C’est entendu, on ne peut pas dire qu’une civilisation est supérieure à une autre ; une civilisation c’est une vision particulière mais conséquente, une logique globale, et aucune ne peut être jugée préférable à une autre de ce point de vue…
Autre argument : si l’on affirme qu’un éthique (laïque par exemple) ou une politique (démocratique par exemple) est préférable à une autre, on le fait en se fondant sur des normes qui elles-mêmes procèdent de cette éthique et de cette politique : cela s’appelle une « pétition de principe » (erreur de logique consistant à présupposer ce qu’il faut démontrer…).
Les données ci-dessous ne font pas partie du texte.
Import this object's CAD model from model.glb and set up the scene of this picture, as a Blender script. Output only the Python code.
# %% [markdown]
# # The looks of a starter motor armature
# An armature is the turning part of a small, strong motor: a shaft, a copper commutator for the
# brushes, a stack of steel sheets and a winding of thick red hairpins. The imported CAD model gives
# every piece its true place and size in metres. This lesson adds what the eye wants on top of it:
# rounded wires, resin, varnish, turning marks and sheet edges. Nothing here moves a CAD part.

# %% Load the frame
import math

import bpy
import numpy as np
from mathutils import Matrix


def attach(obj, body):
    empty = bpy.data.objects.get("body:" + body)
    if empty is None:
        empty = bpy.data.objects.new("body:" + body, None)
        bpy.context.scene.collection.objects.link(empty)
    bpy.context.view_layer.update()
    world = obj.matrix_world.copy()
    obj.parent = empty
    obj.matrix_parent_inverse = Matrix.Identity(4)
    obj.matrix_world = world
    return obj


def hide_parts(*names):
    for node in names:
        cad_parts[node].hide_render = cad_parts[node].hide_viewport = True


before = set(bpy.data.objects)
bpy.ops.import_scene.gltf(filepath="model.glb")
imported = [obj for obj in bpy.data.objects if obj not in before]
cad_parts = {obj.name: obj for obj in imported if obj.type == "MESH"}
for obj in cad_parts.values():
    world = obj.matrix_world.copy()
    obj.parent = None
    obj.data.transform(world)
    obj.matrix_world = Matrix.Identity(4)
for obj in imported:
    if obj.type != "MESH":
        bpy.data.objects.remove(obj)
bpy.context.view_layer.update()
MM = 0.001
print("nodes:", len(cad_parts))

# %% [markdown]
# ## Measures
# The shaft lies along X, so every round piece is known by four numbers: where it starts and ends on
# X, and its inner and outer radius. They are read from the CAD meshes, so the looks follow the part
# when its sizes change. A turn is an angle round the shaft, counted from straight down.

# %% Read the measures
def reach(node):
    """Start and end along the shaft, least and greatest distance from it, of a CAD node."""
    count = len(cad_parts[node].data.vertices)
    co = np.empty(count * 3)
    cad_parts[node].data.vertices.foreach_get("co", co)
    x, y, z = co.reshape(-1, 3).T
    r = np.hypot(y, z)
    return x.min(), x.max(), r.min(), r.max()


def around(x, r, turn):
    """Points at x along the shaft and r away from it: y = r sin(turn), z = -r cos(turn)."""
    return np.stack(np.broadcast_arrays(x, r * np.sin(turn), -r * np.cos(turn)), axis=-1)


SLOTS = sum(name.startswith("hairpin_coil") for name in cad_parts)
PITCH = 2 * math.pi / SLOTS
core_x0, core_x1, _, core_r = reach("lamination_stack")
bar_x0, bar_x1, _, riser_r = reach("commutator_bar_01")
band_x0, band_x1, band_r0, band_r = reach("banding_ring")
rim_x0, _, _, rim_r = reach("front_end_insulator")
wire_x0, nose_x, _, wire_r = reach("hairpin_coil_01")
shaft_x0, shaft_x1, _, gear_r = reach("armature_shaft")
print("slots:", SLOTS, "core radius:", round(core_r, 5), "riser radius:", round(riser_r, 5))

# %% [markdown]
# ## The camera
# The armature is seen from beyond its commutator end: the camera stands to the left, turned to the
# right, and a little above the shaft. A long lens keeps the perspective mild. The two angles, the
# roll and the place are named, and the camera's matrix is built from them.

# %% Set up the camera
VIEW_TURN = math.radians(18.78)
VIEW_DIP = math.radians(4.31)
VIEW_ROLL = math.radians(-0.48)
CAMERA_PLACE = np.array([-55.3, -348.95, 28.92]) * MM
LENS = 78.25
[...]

Une fois ces précautions prises, il est possible de soutenir que certains présupposés et les orientations qui en découlent, sont supérieurs à d’autres, en ce sens qu’ils sont généralisables. Ce qui n’est assurément pas le cas de toutes les conceptions de l’existence, ni de toutes les idées.
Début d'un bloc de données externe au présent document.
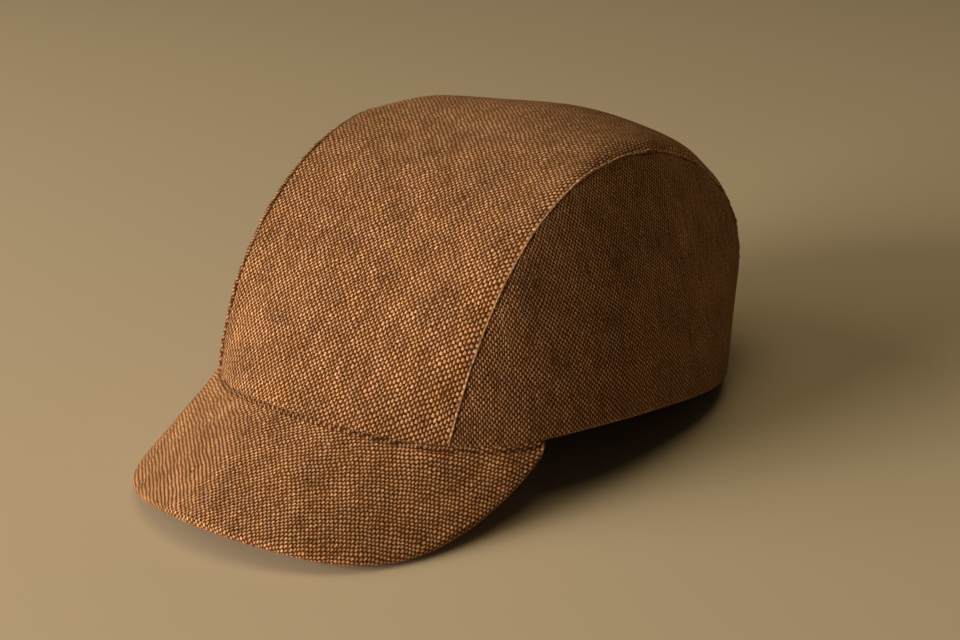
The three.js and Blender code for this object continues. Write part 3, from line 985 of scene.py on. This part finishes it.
finished(band_mesh("sweatband_cloth", BAND_INSET, BAND_THICKNESS, BAND_HEIGHT, 24, foot=1.0),
         band, "band", "sweatband")
finished(band_mesh("hem_stay_tape_cloth", STAY_TAPE_INSET, STAY_TAPE_THICKNESS, STAY_TAPE_HEIGHT, 10),
         tape, "tape", "hem_stay_tape")

# ---- the visor ----

VISOR_TUCK = 2.6  # the top cover runs on this far behind the crown's hem
VISOR_SNUG = 0.35  # drawn up against it
VISOR_CREASE = (0.8, 1.0, 0.45)  # depth, place and half width of the crease in front of it
VISOR_SHADE = (0.7, 0.3, 0.5)  # painted shade in the crease: how dark, where and how widely
VISOR_WAVES = 0.22  # slow unevenness of the cloth over the board
VISOR_WAVE_LENGTH = 22
VISOR_SPAN = (70, 50)  # half the visor's width and its depth, roughly, as the waves are laid over it
RIM_TURN_TOP = -12  # degrees below the middle face where the top cover's rim ends
RIM_TURN_UNDER = -20
CORNER_TAPER = 11  # the visor thins down over the last of its width at its two corners
CORNER_LIFT = 2.7
CORNER_CROWDING = 1.25  # columns of points stand closer towards the corners
COVER_COLUMNS = 300
NORMAL_SAMPLES = 30


def visor_cloth(points, normals, flat):
    """Cloth coordinates of a cover: mapped on its flat part, and carried on straight round the rim."""
    warp = np.broadcast_to(np.array([0.0, 1.0, 0.0]), points[:, :flat].shape)
    cloth = cloth_map(points[:, :flat], normals[:, :flat], warp, 0)
    heading = unit(cloth[:, -1:] - cloth[:, -3:-2])
    beyond = travelled(points[:, flat - 1 :], 1)[:, 1:, None]
    return np.concatenate([cloth, cloth[:, -1:] + heading * beyond], 1)


class Cover:
    """The shape of one cover: flat over the board, then round the rim to the seam on its lower side."""

    def __init__(self, upper):
        w = np.linspace(-1, 1, COVER_COLUMNS)[:, None]
        self.w = np.sign(w) * (1 - (1 - np.abs(w)) ** CORNER_CROWDING)
        self.width = np.linalg.norm(visor_point(self.w, 1.0) - visor_point(self.w, 0.0), axis=-1)
        half = VISOR_THICKNESS / 2
        bottom = -half + CORNER_LIFT * (1 - smooth(self.width / CORNER_TAPER))
        self.radius = (half - bottom) / 2
        self.centre = (half + bottom) / 2
        self.upper = upper
        self.near, self.far = np.linspace(0, 1, 24)[None], np.linspace(0, 1, 40)[None, 1:-1]
        start, end = (90, RIM_TURN_TOP) if upper else (-90, RIM_TURN_UNDER)
        self.turn = np.radians(np.linspace(start, end, 14))[None]
        self.flat = self.near.size + self.far.size
        along = np.linspace(0, VISOR_SPAN[1], self.flat + self.turn.size)[None]
        self.waves = VISOR_WAVES * ripple(self.w * VISOR_SPAN[0], along, VISOR_WAVE_LENGTH, VISOR_SEED)

    def profile(self, thinner):
        """Distances out from the hem, and offsets from the middle face, of a face set in by an amount."""
        bend = self.radius - thinner
        reach = np.maximum(self.width - self.radius, 0.05 * self.width)
        edge = np.minimum(4, reach / 2)
        tuck = VISOR_TUCK if self.upper else 0
        over = np.concatenate([lerp(-tuck, edge, self.near), lerp(edge, reach, self.far)], 1)
        level = self.centre + (bend if self.upper else -bend) + 0 * over
        if self.upper:
            level = level + VISOR_SNUG * (1 - smooth((over - 0.2) / 0.8)) - roll(over, *VISOR_CREASE)
        distance = np.concatenate([over, reach + bend * np.cos(self.turn)], 1)
        offset = np.concatenate([level, self.centre + bend * np.sin(self.turn)], 1)
        return distance, offset + self.waves * smooth(distance / 6) * smooth((self.width - distance) / 4)

    def normals_at(self, share):
        """The middle face's upward directions, at shares of the way from the hem to the rim."""
        sample = visor_point(self.w, np.linspace(0, 1, NORMAL_SAMPLES)[None])
        normals = unit(np.cross(np.gradient(sample, axis=1), np.gradient(sample, axis=0)))
        place_at = share * (NORMAL_SAMPLES - 1)
        low = np.clip(place_at.astype(int), 0, NORMAL_SAMPLES - 2)
        rest = np.clip(place_at - low, 0, 1)[..., None]
        rows = np.arange(COVER_COLUMNS)[:, None]
        return unit(lerp(normals[rows, low], normals[rows, low + 1], rest))

    def face(self, thinner):
        """Points, upward directions and distances out from the hem of a face set in by an amount."""
        distance, offset = self.profile(np.minimum(thinner, self.radius * 0.6))
        share = distance / self.width
        normals = self.normals_at(share)
        return visor_point(self.w, share) + normals * offset[..., None], normals, distance


def visor_cover(name, node, upper):
    """One cover of the visor, with the crease where the upper one meets the crown and painted shade in it."""
    cover = Cover(upper)
    outside, normals, distance = cover.face(0.0)
    inside = cover.face(VISOR_CLOTH)[0]
    cloth = visor_cloth(outside, normals, cover.flat)
    # Painted shade in the crease where the upper cover meets the crown.
    shade = roll(distance, *VISOR_SHADE) if upper else 0 * distance
    grids = [outside, inside, cloth, shade]
    if upper:
        grids = [grid[:, ::-1] for grid in grids]
    outer, inner, cloth, shade = grids
    piece = sheet_mesh(name, outer, inner, cloth, crease=shade)
    finished(piece, visor_tweed_painted_light, "tweed", node)


visor_cover("visor_top_cloth", "visor_top_cover", True)
visor_cover("visor_under_cloth", "visor_under_cover", False)
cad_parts["visor_board"].data.materials.clear()
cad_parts["visor_board"].data.materials.append(board)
Pierre-Henri Travoillot évoque ce soir dans le Monde le principe de l’autocritique. J’ajouterai pour ma part une autre « Idée » (« Idée » au sens de « philosophie », c’est-à-dire de doctrine cohérente et argumentée) dont le bénéfice pour l’humanité me paraît indéniable : c’est celle de « religion naturelle ». C’est l’idée d’une « religion » qui ne prescrit aucun culte, qui demande rien … sinon l’amour de son prochain, ou plus exactement l’amour de l’Autre, que l’on peut appeler Dieu - si l’on y tient - ou bien la Nature (Spinoza), ou bien le prochain, mais tout aussi bien le lointain, l’étranger. Un amour qui n’exclut pas car il ignore toute clôture identitaire (« nous et notre vrai Dieu» en conflit potentiel avec tous les « autres »).
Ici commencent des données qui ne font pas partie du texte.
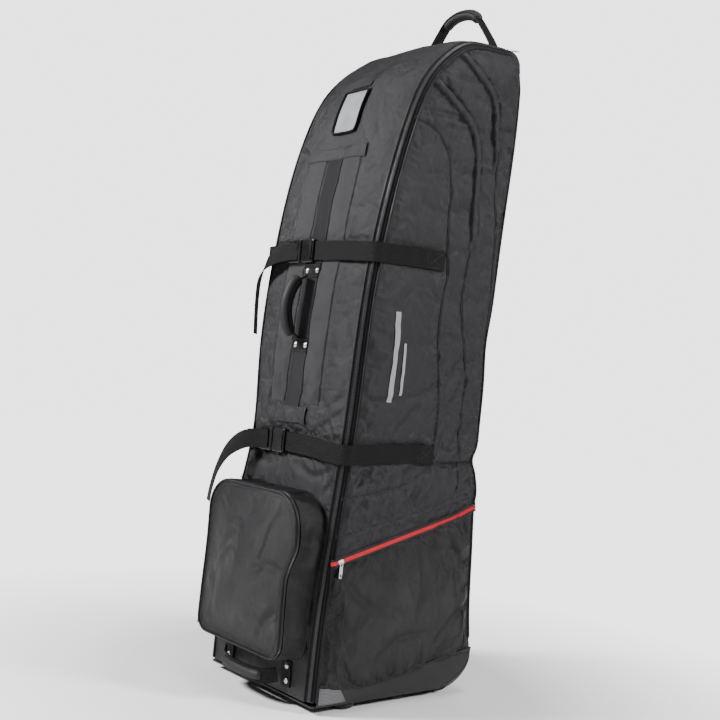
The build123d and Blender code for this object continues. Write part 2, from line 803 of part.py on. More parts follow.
def inside_buckles():
    """A plain two-bar buckle on each inside strap."""
    buckles = []
    for z in INSIDE_STRAP_ZS:
        y = rear_inner_y(z)
        plate = Pos(40, y - 3.2, z) * rounded_plate(34, 50, 4, 4)
        bars = [Pos(40 + dx, y - 3.2, z) * Box(8, 10, 38) for dx in (-8, 8)]
        buckles.append(plate - bars)
    return group(*buckles)


def rear_inner_y(z):
    """Y of the inside straps' front face at a height."""
    edge = moved_curve(rear_edge(), -17.5)
    low, high = 0.0, 1.0
    for _ in range(30):
        mid = (low + high) / 2
        if (edge @ mid).Y > z:
            low = mid
        else:
            high = mid
    return (edge @ low).X


# ---------------------------------------------------------------- write every node

def both(shape):
    """A right-hand piece and its mirror image as one group."""
    return group(shape, mirrored(shape))


def save_body_shell():
    save_pair(side_panel(), "side_panel")
    save(both(scuff_strip()), "scuff_strips")
    save(group(side_foam(), mirrored(side_foam()), front_foam(), back_foam()), "foam_sheets")
    save(front_panel(), "front_panel")
    save(back_panel(), "back_panel")
    save(kick_plate(), "kick_plate")
    save(skid_rails(), "skid_rails")
    save(top_yoke(), "top_yoke")
    save(group(both(side_zip_long()), front_zip_lower()), "long_zip_lower")
    save(centre_webbing_lower(), "centre_webbing_lower")
    save(inside_straps(), "inside_straps")
    save(inside_buckles(), "inside_buckles")


def save_hood():
    save(hood_panel(), "hood_panel")
    save(hood_foam(), "hood_foam")
    save(front_zip_hood(), "long_zip_hood")
    save(group(centre_webbing_hood(), hood_band()), "hood_trim")
    save(group(id_frame(), id_card()), "id_holder")
    save(id_window(), "id_window")
    save_pair(long_zip_slider(), "long_zip_slider")
    save_pair(long_zip_pull(), "long_zip_pull")


def save_side_pockets():
    save(both(side_pocket_panel()), "side_pocket_panels")
    save(both(side_zip()), "side_pocket_zips")
    save_pair(side_zip_slider(), "side_zip_slider")
    save_pair(side_zip_pull(), "side_zip_pull")


def save_base():
    save(base_tray(), "base_tray")
    save(base_board(), "base_board")
    save(both(wheel_arch()), "wheel_arches")
    save(both(axle()), "axles")
    save_pair(wheel_tyre(), "wheel_tyre")
    save_pair(wheel_hub(), "wheel_hub")
    save_pair(wheel_bearings(), "wheel_bearings")
    save(front_feet(), "front_feet")
    save(foot_screws(), "foot_screws")


def save_straps():
    heights = {"upper": (UPPER_STRAP_Z, 37), "lower": (LOWER_STRAP_Z, 64)}
    straps, sockets = [], []
    for name, (z, rear_y) in heights.items():
        straps += [strap_right(z, rear_y), strap_left(z, rear_y)]
        sockets.append(buckle_socket(z))
        save(buckle_plug(z), name + "_buckle_plug")
    save(group(*straps), "compression_straps")
    save(group(*sockets), "buckle_sockets")
    save(upper_tail(), "upper_strap_tail")
    save(lower_tail(), "lower_strap_tail")


def save_shoe_pocket():
    save(pocket_gusset(), "shoe_pocket_gusset")
    save(pocket_cover(), "shoe_pocket_cover")
    save(pocket_zip_ring(-231.9, -228.4), "shoe_zip_gusset_half")
    save(pocket_zip_ring(-236.0, -232.5), "shoe_zip_cover_half")
    for name, z in POCKET_SLIDER_ZS.items():
        save(pocket_slider(z), "shoe_zip_slider_" + name)
        save(pocket_pull(z), "shoe_zip_pull_" + name)


def save_handles():
    save(group(*top_handle()), "top_handle")
    save(group(*front_handle()), "front_handle")
    save(group(*base_handle()), "base_handle")
    anchors = [top_handle_feet(), front_handle_anchors(), base_handle_anchors()]
    save(group(*anchors), "handle_anchors")
    save(group(front_handle_rivets(), base_handle_rivets()), "handle_rivets")


save_body_shell()
save_hood()
save_side_pockets()
save_base()
save_straps()
save_shoe_pocket()
save_handles()
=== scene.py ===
import math

import bpy
import numpy as np
from mathutils import Matrix, Vector


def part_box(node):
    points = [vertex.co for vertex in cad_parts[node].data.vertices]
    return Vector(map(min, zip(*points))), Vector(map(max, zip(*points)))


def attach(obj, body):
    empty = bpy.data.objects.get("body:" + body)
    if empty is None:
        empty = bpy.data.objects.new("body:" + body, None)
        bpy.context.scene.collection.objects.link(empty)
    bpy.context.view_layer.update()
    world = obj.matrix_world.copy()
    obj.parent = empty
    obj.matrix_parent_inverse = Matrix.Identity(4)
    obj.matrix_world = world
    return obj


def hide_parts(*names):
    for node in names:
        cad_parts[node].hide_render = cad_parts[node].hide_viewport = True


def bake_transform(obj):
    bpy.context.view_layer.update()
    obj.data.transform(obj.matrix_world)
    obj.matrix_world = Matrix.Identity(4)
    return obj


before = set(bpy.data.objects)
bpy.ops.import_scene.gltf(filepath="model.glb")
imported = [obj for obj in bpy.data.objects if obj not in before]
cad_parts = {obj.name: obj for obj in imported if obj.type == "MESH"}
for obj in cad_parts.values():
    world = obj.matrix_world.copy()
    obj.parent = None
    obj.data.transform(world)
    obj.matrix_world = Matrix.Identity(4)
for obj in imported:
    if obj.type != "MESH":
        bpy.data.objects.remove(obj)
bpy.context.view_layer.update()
MM = 0.001
CASE, HOOD = "case", "hood"
STITCH = (0.0030, 0.0008, 0.0007, 0.0048)  # length, width, height and pitch
FABRIC_THICK = 0.0045  # outer fabric with its padding


# ---------------------------------------------------------------- small maths

def smoothstep(a, b, x):
    t = np.clip((np.asarray(x, float) - a) / (b - a), 0, 1)
    return t * t * (3 - 2 * t)


def bell(x, centre, width):
    return np.exp(-((np.asarray(x, float) - centre) / width) ** 2)


def unit(v):
    return v / np.maximum(np.linalg.norm(v, axis=-1, keepdims=True), 1e-12)


def lengths(path):
    steps = np.linalg.norm(np.diff(path, axis=0), axis=-1)
    return np.concatenate([[0.0], np.cumsum(steps)])


def resample(path, step):
    """The same path with points at an even spacing."""
    path = np.asarray(path, float)
    s = lengths(path)
    count = max(int(round(s[-1] / step)), 2) + 1
    at = np.linspace(0, s[-1], count)
    return np.stack([np.interp(at, s, path[:, k]) for k in range(path.shape[1])], -1)


def soften(path, count):
    """Average a path along its length, with its ends held."""
    width = int(count * 3)
    kernel = np.exp(-0.5 * (np.arange(-width, width + 1) / count) ** 2)
    kernel /= kernel.sum()
    out = np.empty_like(path)
    for k in range(path.shape[1]):
        head = 2 * path[0, k] - path[width:0:-1, k]
        tail = 2 * path[-1, k] - path[-2:-width - 2:-1, k]
        out[:, k] = np.convolve(np.concatenate([head, path[:, k], tail]), kernel, "valid")
    return out


def curve(points, step=0.006):
    """A smooth path through a few points (Catmull-Rom), evenly spaced."""
    p = np.asarray(points, float)
    p = np.vstack([2 * p[0] - p[1], p, 2 * p[-1] - p[-2]])
    out = []
    for i in range(1, len(p) - 2):
        t = np.linspace(0, 1, 16, endpoint=False)[:, None]
        a, b, c, d = p[i - 1], p[i], p[i + 1], p[i + 2]
        out.append(0.5 * (2 * b + (c - a) * t + (2 * a - 5 * b + 4 * c - d) * t ** 2
                          + (3 * b - a - 3 * c + d) * t ** 3))
    out.append(p[-2][None])
    return resample(np.vstack(out), step)


def waves(p, scale, seed, octaves=3):
    """Smooth repeatable noise in about -1..1 from sums of tilted sines."""
    rng = np.random.default_rng(seed)
    total, weight = 0, 0
    for octave in range(octaves):
        for _ in range(5):
            direction = unit(rng.normal(size=p.shape[-1]))
            k = 2 * math.pi / scale * 1.9 ** octave * rng.uniform(0.7, 1.3)
            total = total + 0.55 ** octave * np.sin(p @ direction * k + rng.uniform(0, 6.3))
            weight += 0.55 ** (2 * octave) * 0.5
    return total / math.sqrt(weight) * 0.6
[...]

Cette idée de « religion naturelle », on la trouve évoquée tout au long de notre tradition philosophique, depuis Platon jusqu’à Jankélévitch… C’est une religion qui ne donne aucune directive (« Les dieux n’ont pas besoin de nos soins » dit Platon), n’exige ni offrande ni sacrifice (Lucrèce : « La vraie piété, ce n’est pas de se présenter la tête voilée devant une pierre, ni de verser le sang des animaux… c’est de regarder toute chose avec sérénité »), qui n’impose aucun rituel, qui ignore les traditions spécifiques et les conventions sociales, qui fait l’économie de toute Eglise, qui ne connaît la prière que « de louange », et non de demande (Rousseau), qui ne prescrit rien, ne promet rien - surtout pas la vie éternelle - et qui peut rassembler («religare ») les hommes, mais sans les opposer les uns aux autres. Une religion qui tourne le dos à la superstition (Hume), qui se passe de clergé (Kant), qui méprise les tartufferies (Molière), qui n’exige jamais de verser le sang, pas même celui des animaux. Qui ne cherche pas de bouc émissaire (Les animaux malades de la peste, la Fontaine).
Cette idée se trouve chez Platon (Euthyphron), chez Lucrèce, Spinoza, Hume (Dialogues sur la religion naturelle), Rousseau, Kant (La religion dans les limites de la simple raison) ou Jankélévitch : Dieu ne nous demande pas de nous sacrifier ni de nous mortifier pour lui, écrit-il…
Cette idée là est ancrée (me semble-t-il) dans le sol d’une culture gréco-occidentale, mais elle est universalisable. Car si elle gagnait du terrain, elle serait porteuse de sentiments pacifiques.
Pour cette religion naturelle, universalisable, il n’y a aucun dogme, aucune certitude. Une telle religion a en effet intégré l’idée de critique, de doute, d’autocritique (Hannah Arendt).
Pour une telle religion, Dieu n’est pas une réponse, mais une question.